Saldırı polisin istediği dağılmayı sağlamadı, tersine geçici geri çekilmeler olsa da halk barikatları “yıktı” ve Anıtkabir’e doğru yürümeye başladı. Yıkılan sanki yalnızca barikat değil, aynı zamanda korkuydu da! Korku yıkılınca, inanılmaz bir şey oldu ve sanki alan ve çevresi birden bire “yerden biten” on binlerce insanla doldu. Mitingin başlama saatine yakın “50 bin kişi var mı” diye kendi arasında tahminler yapanlar, Anıtkabir’e 2,5 saatte ancak ulaşabilen kalabalığı görünce “yüzbinlerden” bahsetmeye başladılar…
Daha önce gaz yemişler miydi bilemem ama CHP milletvekillerinin tamamı gaz yedi. Gaz yiyenlerin de çoğu kaçmadı, ciddi ciddi direndiler, iyi bir sınav verdiler... Ali Demirçalı “gazı yemiş” olmasına rağmen polisin elinde “gaz tabancasını” almaya çalışıyor, duvarın üzerine çıkan Levent Gök “faşizme karşı omuz omuza” sloganı attırıyor, Hüseyin Aygün, Veli Ağbaba ve Ali Akgündüz omuz omuza polis barikatlarını yıkmak için hamle yapıyorlardı. Gaz yiyen ve ayak üstü tedavileri yapılan insanların yanında olan, Emine Ülker Tarhan ise İçişleri Bakanı’nın ve valinin telefonlara çıkmadığını söylüyordu…

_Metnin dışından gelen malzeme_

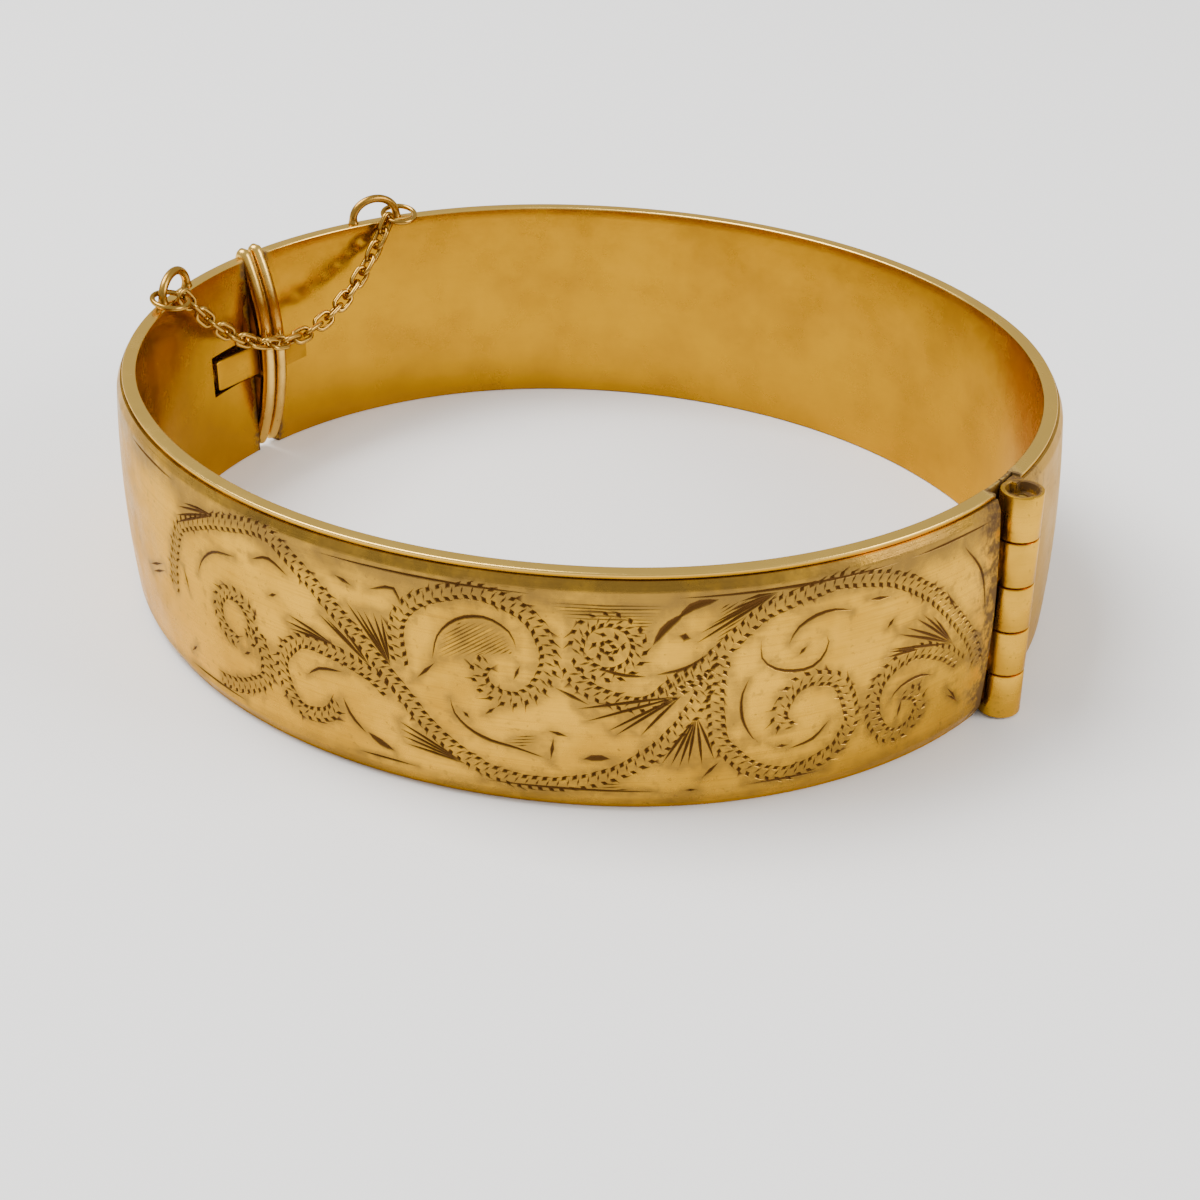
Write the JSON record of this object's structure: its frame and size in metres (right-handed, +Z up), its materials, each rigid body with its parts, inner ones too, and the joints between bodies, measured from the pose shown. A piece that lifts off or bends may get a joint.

İnsan, görkemli kalabalığın biber gazına ve tazyikli suya rağmen direnme ve yürüme coşkusunu görünce, Ulus’ta yıkılanın yalnızca polis barikatı olmadığını da görüyor. Yıkılanın ve yerine kurulacak olanın, adalet, eşitlik ve özgürlük eksenli olabilmesi ise biraz “büyük abi”nin üstleneceği rolle de yakından ilgili oluyor.

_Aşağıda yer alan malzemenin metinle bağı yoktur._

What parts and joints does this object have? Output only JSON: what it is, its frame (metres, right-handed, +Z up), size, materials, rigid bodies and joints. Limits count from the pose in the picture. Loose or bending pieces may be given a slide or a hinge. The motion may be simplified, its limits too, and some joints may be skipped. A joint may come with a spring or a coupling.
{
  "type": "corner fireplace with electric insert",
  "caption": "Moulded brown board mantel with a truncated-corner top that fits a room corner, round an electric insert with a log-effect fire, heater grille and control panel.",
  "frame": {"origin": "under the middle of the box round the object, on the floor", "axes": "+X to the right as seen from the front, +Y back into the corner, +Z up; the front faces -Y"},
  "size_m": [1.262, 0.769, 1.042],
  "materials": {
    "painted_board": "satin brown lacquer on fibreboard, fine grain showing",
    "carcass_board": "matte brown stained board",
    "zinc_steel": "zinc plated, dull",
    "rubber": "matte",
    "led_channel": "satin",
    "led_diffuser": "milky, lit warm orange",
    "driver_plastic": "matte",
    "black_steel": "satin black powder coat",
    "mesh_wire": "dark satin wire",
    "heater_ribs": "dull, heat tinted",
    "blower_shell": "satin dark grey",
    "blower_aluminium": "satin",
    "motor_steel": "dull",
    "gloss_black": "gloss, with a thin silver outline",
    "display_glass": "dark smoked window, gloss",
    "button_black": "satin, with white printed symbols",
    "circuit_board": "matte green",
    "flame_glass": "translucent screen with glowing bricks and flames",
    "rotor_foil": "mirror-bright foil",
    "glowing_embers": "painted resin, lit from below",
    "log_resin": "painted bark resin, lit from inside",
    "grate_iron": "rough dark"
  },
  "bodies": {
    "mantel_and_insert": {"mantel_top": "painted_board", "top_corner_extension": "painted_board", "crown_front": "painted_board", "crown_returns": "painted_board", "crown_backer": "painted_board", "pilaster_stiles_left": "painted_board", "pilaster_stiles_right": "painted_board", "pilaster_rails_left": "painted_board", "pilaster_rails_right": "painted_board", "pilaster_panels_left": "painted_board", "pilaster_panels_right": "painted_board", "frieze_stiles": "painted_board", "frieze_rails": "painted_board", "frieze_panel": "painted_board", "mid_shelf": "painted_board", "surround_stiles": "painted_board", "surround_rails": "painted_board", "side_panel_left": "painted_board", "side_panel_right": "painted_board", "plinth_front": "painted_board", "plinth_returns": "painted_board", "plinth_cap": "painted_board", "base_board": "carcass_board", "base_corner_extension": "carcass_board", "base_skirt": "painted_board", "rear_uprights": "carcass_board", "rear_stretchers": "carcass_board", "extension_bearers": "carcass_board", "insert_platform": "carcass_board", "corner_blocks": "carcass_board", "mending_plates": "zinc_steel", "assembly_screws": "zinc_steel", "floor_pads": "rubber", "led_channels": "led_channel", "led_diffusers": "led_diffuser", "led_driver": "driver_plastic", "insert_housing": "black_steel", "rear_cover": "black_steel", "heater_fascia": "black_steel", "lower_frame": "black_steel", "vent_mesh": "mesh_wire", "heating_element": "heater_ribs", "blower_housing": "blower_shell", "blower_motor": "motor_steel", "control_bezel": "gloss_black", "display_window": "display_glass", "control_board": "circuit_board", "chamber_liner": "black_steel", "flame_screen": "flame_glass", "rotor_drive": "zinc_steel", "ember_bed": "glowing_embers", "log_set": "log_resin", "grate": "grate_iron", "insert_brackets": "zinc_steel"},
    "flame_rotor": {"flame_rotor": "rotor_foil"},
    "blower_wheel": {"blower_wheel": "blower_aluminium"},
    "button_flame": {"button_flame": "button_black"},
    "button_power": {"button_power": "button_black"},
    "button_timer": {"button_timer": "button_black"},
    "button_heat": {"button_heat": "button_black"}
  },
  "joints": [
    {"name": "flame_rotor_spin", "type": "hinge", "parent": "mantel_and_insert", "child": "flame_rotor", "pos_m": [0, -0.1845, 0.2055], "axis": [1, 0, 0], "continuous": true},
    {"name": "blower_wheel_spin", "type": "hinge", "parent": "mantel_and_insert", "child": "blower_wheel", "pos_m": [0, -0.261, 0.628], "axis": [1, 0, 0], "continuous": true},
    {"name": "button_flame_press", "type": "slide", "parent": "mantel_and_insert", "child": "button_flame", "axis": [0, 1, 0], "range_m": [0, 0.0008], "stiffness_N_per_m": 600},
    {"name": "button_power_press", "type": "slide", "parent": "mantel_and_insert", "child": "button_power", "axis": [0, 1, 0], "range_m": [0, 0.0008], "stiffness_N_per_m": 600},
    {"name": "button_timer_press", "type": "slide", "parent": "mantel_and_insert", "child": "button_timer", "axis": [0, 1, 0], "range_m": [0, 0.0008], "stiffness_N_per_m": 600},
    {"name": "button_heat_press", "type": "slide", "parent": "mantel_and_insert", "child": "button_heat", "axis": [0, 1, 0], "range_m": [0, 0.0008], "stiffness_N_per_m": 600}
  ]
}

29 Ekim’de Ankara’dan görünen şu: Ortak özellikleri "üzerlerine biber gazı sıkılmak olan" Türk'ü, Kürt'ü, Alevisi, Sünnisi; solcusu, sosyal demokratı, Atatürkçüsü, yurtseveri, devrimcisi, adalet, özgürlük ve eşitlik için birleşse bu AKP gider!